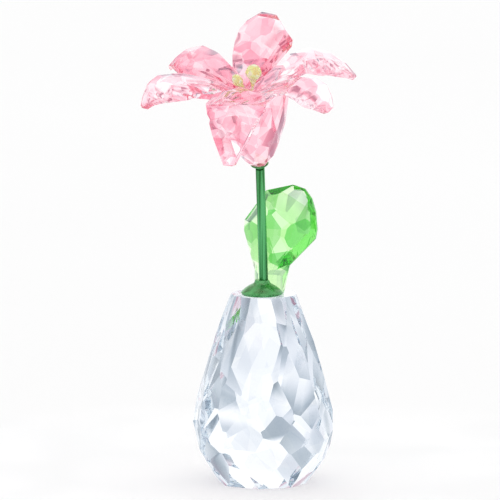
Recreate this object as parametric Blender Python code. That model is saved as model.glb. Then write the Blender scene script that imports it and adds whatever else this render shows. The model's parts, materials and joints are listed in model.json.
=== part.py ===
"""A cut-crystal lily ornament: one bloom and one leaf that stand on a solid, faceted crystal vase.

Lengths are metres and angles are degrees, with +Z up. The origin is the centre of the vase's flat
base. +X is the right of the front view, and the bloom leans towards -Y, the front.
"""

import math
import random
from collections import namedtuple

import bmesh
import bpy
from mathutils import Matrix, Vector

# Clearance between neighbouring pieces
GAP = 0.0002

# Vase, a solid egg cut flat above and below
VASE_HEIGHT = 0.0420
VASE_FOOT_RADIUS = 0.0096
VASE_BELLY_RADIUS = 0.0148
VASE_BELLY_HEIGHT = 0.0114
VASE_RIM_RADIUS = 0.0070
VASE_LOWER_CORNER_HEIGHT = 0.0066
VASE_UPPER_CORNER_HEIGHT = 0.0216
VASE_AXIS_X = 0.0003
VASE_SEED = 11
VASE_SCATTER = 0.22
SCATTER_ALONG = 0.25

# Collar, a shallow metal dome with a flat for the leaf's foot
COLLAR_RADIUS = 0.0047
COLLAR_CENTRE = Vector((-0.0001, -0.0016, VASE_HEIGHT + GAP))
COLLAR_EDGE = 0.0003
COLLAR_CROWN = 0.0026
BOSS_RADIUS = 0.0016
BOSS_HEIGHT = 0.0031
BOSS_FOOT_RADIUS = 0.0024
BOSS_SWEEP = 0.0003
DOME_STEPS = 6
SWEEP_STEPS = 5

# Stem, a straight rod let into the collar
STEM_RADIUS = 0.0010
STEM_FOOT = Vector((0.0003, -0.0016, VASE_HEIGHT + 0.0012))

# Bloom: where its foot sits, how it leans and how far up its throat is
BLOOM_FOOT = Vector((-0.00071, -0.0020, 0.0715))
BLOOM_FORWARD = 24.0
BLOOM_LEFT = 6.7
THROAT_HEIGHT = 0.0194
CUP_RADIUS = 0.0020
CUP_HEIGHT = 0.0011
CUP_LIP = 0.0002

# Receptacle, the bell under the petals, and the pit that seats them
BELL_FOOT_RADIUS = 0.0018
BELL_RIM_RADIUS = 0.0091
BELL_RIM_LIFT = 0.0035
BELL_CORNER = Vector((0.0062, -0.0150))
BELL_SEED = 5
BELL_SCATTER = 0.18
PIT_DEPTH = 0.0029
PIT_SLOPE = 0.50

# Stamens: foot in the throat, direction, radius of the bead, facets round it and whole length
PIN_RADIUS = 0.00025
PIN_LIFT = 0.0006
Stamen = namedtuple("Stamen", "foot axis bead sides length")
STAMENS = {
    "stamen_long": Stamen((0.0004, 0.0003), (0.17, 0.0, 1.0), 0.0018, 8, 0.0076),
    "stamen_short": Stamen((-0.0001, -0.0003), (-0.50, 0.06, 1.0), 0.0012, 6, 0.0064),
}

# The bead's outline, as shares of its radius and of the stamen's length
BEAD_PROFILE = ((0.50, 0.55), (0.94, 0.68), (1.0, 0.78), (0.80, 0.92), (0.38, 1.0), (0.0, 1.0))
PIN_SHARE = 0.30

# Petals
PETAL_ROOT = Vector((0.0012, -0.0013))
PETAL_ROOT_WIDTH = 0.0009
PETAL_SEAT_RADIUS = 0.0103
PETAL_CROWN = 46.0
PETAL_TROUGH = 9.0
PETAL_EDGE_TILT = 0.35
PETAL_EDGE_DROP = 0.0006
PETAL_FACET_OFFSET = 0.0025
PETAL_SWEEP_RADIUS = 0.009
PETAL_ROWS = (
    (0.0, (0.12, 0.33, 0.52, 0.72, 0.92)),
    (0.62, (0.22, 0.43, 0.63, 0.83)),
    (-0.62, (0.27, 0.48, 0.68, 0.88)),
)
PETAL_ROW_SCATTER = 0.10
PETAL_EDGES = (0.08, 0.28, 0.48, 0.66, 0.82, 0.94)
PETAL_SHARE_SCATTER = 0.03
PETAL_STEP = 0.01
PETAL_UNDER_FACETS = ((0.36, (-1, 1)), (0.56, (0,)), (0.74, (-1, 1)), (0.92, (0,)), (1.0, (0,)))

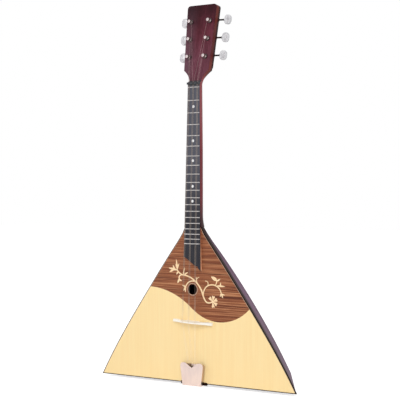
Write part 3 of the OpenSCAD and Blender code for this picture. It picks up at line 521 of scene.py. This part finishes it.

•••

## What you should do
Select all lines with the word "this" from the entries above.

## Problem solution
Recreate this object as parametric Blender Python code. That model is saved as model.glb. Then write the Blender scene script that imports it and adds whatever else this render shows. The model's parts, materials and joints are listed in model.json.
Write part 3 of the OpenSCAD and Blender code for this picture. It picks up at line 521 of scene.py. This part finishes it.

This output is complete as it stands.